Лицо ее сделалось мрачным, почти злым.

—  Пробовала. Не могу. Один раз шесть месяцев не воровала. Так такая тоска меня взяла, думала, с ума сойду от этой честной-то жизни вашей... Встретила товарищей, опять ушла, не вытерпела.

—  А страшно было, как на первое дело пошла?

—  Не помню. Давно дело это было. Про Сашку Семинариста слыхали?

—  Слыхали!

—  То-то и оно, про него даже в газетах писали,— и в голосе Жоржика послышалась некоторая гордость,— вот он меня и учил, с ним вместе работали. Я сама петроградская. Родители мои жили очень бедно. Сначала решили мне хорошее образование дать. В гимназии я училась, только не осилила, взяли меня из пятого класса и замуж отдали за старика богатого. Гадкий был старикашка, семьдесят лет, а такой пакостник, что и не выговоришь. Не вытерпела я, стащила у него «катеньку» и драла. Куда идти? Мне тогда семнадцать минуло. Остановилась я в номерах, страшно было одной-то. Ну вот тут-то Сашка Семинарист и встретился со мной, сошлась с ним...

—  Э, да чего старое поминать?! Дайте-ка мне лучше папироску,— она закурила и с силой несколько раз затянулась.— Четвертый десяток пошел! Не к чему меняться-то уж. Пристрелят где-нибудь, как собаку под забором, или в тюрьме издохну — все едино.

И опять хмурое, почти злобное лицо.

***

—  Орлова, Манька! На свидание!

Маня, торопливо сложив работу, поправив перед кусочком зеркала кудельки на лбу и привычным движением проведя красным карандашом по губам, рысью бежала с лестницы.

—  Гражданку Корф на свидание!

Мы всегда чего-то ждем, и эти надежды, малые и большие, как звезды сияют, освещая жизнь. В тюрьме мы ждали воскресений. Дни свиданий были малыми звездами в тюремной жизни. Большой, ярко сиявшей перед нами звездой была надежда на освобождение.

 

Пока меня не вызывали, я томилась, не сиделось в камере. Я вышла во двор, прошла к воротам. Здесь толпились уже люди: проститутка Зинка нацепила на голову могильный венок и выплясывала около ворот, напевая похабную песню, кое-где около памятников и на плитах сидели по двое, разговаривали. В дальнем уголке на выступе памятника сидела баронесса Корф с другой старушкой, приятельницей, которая каждое воскресенье приходила к ней, принося скромную передачу, главное немножко кофе, без которого баронесса не могла существовать. Обе они сидели прямые, высохшие, подобранные, точно боясь запачкаться окружающей их физической и моральной грязью. До меня долетали обрывки французских фраз.

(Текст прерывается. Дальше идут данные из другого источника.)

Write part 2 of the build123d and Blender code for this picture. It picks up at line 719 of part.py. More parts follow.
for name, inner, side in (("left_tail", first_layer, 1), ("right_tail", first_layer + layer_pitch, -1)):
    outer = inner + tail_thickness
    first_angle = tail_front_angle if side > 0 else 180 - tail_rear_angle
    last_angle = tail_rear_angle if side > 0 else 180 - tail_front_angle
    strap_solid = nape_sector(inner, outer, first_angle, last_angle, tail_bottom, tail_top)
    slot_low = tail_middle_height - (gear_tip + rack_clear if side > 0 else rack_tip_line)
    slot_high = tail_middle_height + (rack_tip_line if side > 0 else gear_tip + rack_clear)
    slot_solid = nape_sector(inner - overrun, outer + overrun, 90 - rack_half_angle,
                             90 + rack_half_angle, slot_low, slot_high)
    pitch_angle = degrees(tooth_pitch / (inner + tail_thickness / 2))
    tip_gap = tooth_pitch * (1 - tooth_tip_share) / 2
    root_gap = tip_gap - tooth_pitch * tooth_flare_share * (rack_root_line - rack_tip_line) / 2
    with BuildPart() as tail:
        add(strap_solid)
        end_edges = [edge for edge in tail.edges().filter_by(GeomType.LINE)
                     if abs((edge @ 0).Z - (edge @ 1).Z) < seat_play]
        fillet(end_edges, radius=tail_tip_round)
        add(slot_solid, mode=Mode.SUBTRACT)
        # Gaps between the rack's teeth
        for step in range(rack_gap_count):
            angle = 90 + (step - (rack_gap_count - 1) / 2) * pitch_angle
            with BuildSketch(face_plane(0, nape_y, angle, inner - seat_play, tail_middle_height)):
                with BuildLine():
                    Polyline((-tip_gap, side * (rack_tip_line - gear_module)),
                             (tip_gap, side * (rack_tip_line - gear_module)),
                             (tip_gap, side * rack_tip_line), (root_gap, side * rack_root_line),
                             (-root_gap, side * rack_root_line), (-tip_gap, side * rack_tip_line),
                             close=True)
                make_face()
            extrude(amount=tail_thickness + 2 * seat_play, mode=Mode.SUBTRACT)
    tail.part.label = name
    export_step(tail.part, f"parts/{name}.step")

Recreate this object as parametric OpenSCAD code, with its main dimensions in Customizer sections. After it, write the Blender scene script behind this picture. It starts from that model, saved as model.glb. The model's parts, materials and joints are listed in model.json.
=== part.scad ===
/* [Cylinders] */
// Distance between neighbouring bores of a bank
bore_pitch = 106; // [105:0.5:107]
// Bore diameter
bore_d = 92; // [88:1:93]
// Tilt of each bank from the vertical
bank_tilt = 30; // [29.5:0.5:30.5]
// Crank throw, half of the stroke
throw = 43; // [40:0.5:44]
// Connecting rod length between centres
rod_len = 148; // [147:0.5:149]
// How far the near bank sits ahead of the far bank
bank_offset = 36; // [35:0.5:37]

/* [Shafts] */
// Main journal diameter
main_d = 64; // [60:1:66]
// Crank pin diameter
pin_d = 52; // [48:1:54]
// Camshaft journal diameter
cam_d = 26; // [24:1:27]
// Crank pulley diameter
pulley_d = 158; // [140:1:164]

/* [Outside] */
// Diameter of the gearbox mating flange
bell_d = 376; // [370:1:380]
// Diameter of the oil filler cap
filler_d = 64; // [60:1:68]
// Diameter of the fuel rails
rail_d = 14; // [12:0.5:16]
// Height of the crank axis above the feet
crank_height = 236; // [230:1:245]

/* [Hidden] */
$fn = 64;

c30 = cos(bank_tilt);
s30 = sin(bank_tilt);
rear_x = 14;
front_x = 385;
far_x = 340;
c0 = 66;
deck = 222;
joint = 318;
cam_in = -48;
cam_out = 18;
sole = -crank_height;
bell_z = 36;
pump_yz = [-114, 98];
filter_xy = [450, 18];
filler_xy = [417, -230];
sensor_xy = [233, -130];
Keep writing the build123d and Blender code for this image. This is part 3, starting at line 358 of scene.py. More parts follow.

Навстречу мне, чуть не сбив какую-то заключенную с чайником, пронеслась Зинка-проститутка.

—  Черт, полоумная,— бросила ей та.

— Мать на свидание пришла! — и Зинка понеслась

дальше.

Под окнами слонялась Пончик, обрывая большие кленовые листья, прикладывала их к губам, щелкала.

—  Мать ждешь?

—  Не придет. Все болеет...

—  Гражданка Толстая, к вам.

Знакомые, друзья, в руках корзины с передачей.

Иногда приходила сестра Таня, она так же, как баронесса, входила, точно платье подбирала, боясь запачкаться... Лицо ее выражало брезгливость, отвращение. Она старалась не замечать грубо намалеванных лиц, не слышать грязных слов.

Кривая Дунька, подражая Зинке, плясала и кривлялась, напевая гадкую песню.

Сестра казалась мне существом другого мира, и я мучилась вдвойне. Когда она уходила и захлопывались за ней тяжелые ворота, я чувствовала облегчение.

Но приходило воскресенье, и мы снова ждали, ждали всю неделю и волновались. В ночь с субботы на воскресенье не могли спать от волнения.

Дочь губернатора, Александра Федоровна и Дуня были лишены и этой радости, у них не было в Москве ни родных, ни знакомых.